## WORK REQUIRED
Copy out each line of the data holding "Identity".

****************************************

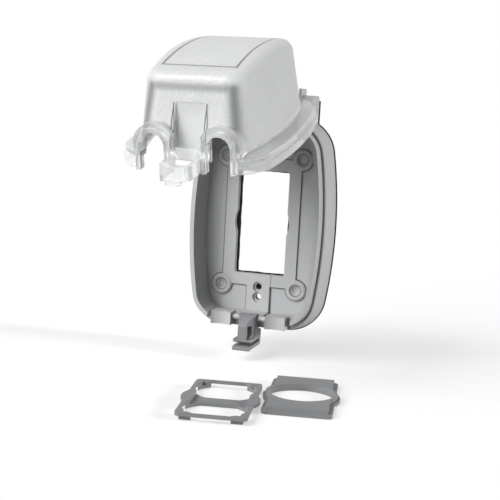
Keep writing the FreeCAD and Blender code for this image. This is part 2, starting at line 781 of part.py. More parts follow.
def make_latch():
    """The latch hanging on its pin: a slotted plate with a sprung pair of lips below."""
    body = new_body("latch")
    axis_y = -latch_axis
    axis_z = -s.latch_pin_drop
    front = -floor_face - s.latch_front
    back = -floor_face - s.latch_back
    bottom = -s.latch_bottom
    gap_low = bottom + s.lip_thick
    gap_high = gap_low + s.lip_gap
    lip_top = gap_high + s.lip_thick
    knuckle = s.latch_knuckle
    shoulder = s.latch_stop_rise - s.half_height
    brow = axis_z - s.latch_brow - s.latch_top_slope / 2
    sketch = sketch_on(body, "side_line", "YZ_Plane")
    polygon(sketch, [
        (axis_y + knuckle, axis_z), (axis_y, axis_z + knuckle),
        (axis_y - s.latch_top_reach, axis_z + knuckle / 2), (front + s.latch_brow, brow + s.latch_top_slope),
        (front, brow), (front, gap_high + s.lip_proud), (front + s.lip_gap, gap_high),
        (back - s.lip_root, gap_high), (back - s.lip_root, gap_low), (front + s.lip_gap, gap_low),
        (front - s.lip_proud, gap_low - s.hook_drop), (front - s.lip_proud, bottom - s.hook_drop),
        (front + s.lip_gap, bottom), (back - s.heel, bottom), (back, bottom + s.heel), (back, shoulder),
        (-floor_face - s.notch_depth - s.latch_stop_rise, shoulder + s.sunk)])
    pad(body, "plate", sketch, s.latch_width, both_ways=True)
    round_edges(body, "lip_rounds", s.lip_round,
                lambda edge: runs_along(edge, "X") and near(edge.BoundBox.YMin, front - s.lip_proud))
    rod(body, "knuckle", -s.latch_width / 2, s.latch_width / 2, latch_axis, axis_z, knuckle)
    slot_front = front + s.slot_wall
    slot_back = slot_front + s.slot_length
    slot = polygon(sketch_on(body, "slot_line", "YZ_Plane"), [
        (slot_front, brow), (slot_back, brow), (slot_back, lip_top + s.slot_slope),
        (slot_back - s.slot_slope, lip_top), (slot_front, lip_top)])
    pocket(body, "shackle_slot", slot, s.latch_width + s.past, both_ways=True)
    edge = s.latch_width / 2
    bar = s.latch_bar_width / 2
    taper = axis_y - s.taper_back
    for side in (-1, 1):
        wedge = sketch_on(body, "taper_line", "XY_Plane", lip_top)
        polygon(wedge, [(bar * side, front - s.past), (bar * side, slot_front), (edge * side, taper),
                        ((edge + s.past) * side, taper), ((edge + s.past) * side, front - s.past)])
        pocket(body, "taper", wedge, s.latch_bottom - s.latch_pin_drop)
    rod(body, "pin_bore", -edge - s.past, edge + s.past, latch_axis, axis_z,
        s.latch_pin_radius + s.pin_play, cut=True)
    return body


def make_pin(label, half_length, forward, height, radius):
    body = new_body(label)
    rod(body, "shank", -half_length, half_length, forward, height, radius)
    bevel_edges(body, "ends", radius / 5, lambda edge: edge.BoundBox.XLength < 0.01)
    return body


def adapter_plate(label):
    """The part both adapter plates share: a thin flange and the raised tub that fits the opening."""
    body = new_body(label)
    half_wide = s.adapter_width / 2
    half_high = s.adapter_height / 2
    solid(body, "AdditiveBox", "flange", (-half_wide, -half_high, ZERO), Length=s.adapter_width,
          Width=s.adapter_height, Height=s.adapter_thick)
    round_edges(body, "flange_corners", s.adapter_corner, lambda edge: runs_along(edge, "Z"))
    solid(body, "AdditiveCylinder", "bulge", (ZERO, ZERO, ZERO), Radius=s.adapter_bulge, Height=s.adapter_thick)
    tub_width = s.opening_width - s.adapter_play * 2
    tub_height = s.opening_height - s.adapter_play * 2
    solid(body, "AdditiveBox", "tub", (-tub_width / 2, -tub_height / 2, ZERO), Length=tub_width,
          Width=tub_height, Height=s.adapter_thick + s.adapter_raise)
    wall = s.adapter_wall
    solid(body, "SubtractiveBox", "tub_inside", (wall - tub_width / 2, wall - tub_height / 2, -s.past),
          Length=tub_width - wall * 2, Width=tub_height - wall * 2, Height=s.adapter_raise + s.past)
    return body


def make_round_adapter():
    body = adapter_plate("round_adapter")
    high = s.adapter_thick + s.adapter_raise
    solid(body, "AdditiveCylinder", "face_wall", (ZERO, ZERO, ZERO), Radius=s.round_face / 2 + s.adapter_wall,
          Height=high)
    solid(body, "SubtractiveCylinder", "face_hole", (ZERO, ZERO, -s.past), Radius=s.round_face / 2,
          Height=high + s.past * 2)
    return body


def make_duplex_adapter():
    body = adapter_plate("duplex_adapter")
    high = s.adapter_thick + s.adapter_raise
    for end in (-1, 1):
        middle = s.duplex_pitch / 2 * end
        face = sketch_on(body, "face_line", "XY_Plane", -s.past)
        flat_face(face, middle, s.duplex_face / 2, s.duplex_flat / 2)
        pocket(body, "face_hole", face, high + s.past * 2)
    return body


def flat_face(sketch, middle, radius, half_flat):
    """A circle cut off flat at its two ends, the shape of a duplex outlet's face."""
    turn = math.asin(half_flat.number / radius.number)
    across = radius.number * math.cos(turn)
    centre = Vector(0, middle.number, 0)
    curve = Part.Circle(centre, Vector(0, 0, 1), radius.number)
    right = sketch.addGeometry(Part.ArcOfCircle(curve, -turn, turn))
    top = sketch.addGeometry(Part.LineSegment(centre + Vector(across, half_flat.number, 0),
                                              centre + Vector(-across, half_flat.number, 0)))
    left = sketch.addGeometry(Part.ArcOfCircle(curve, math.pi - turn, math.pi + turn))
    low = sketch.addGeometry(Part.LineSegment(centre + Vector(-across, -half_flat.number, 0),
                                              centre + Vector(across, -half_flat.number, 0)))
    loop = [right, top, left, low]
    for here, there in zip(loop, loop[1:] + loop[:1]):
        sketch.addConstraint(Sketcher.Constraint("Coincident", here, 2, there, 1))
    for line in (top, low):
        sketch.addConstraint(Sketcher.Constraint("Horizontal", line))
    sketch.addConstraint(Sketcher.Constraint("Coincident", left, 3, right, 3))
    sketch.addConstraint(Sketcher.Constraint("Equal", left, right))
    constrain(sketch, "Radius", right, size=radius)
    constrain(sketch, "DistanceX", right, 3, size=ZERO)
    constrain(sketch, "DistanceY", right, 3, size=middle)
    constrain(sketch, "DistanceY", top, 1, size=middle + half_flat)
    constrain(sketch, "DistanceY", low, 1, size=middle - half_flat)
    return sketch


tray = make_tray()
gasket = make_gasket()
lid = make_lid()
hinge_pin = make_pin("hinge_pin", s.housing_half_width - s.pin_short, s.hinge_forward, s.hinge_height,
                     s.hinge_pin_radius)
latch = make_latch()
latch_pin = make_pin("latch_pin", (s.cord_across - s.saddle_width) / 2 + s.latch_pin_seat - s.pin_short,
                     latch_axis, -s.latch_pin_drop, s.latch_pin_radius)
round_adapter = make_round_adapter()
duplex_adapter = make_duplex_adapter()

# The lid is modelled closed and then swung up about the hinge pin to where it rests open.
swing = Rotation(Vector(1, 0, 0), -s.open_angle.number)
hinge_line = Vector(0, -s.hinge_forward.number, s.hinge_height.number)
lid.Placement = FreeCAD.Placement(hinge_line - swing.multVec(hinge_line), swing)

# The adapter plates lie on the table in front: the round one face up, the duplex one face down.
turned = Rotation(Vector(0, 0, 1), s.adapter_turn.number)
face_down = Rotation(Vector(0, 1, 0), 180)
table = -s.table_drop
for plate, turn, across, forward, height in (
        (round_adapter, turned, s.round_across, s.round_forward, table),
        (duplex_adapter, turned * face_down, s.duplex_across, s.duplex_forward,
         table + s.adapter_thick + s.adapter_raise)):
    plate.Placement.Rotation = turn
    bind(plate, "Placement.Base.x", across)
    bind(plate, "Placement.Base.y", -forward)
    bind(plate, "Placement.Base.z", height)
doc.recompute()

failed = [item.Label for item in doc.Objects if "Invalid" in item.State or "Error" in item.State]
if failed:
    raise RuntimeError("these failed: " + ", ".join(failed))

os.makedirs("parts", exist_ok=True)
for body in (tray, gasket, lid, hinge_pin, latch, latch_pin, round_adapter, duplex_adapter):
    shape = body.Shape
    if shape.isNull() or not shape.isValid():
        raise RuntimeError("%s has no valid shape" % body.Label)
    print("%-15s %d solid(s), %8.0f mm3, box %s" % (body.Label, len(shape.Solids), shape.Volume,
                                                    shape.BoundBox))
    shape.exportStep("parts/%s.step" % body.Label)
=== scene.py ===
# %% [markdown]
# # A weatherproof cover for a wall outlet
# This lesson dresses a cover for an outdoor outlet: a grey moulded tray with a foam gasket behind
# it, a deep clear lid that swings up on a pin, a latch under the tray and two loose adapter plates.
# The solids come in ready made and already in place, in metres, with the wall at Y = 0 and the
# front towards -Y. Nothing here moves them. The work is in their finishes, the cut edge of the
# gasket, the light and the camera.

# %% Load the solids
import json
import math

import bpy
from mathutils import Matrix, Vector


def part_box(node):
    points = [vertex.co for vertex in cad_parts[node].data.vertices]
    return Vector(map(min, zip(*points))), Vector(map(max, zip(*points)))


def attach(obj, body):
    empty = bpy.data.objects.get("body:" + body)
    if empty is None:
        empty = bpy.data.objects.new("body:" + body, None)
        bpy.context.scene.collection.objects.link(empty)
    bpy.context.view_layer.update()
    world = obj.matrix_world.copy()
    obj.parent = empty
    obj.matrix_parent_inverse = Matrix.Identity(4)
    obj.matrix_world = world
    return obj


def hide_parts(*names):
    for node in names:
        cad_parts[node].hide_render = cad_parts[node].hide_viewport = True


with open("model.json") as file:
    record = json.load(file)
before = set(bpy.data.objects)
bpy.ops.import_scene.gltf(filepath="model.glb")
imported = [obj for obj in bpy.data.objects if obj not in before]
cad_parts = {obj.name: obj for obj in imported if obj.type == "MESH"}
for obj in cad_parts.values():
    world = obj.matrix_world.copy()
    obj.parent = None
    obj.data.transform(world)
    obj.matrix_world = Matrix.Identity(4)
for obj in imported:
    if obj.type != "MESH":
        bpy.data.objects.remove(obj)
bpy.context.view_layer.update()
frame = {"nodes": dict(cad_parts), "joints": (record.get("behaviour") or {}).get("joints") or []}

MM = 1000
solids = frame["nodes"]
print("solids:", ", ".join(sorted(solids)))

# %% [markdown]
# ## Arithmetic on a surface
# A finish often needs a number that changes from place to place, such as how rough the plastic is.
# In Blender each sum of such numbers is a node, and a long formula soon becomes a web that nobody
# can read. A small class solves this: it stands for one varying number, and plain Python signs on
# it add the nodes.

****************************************

## SOLUTION
    obj.matrix_parent_inverse = Matrix.Identity(4)
    obj.matrix_world = Matrix.Identity(4)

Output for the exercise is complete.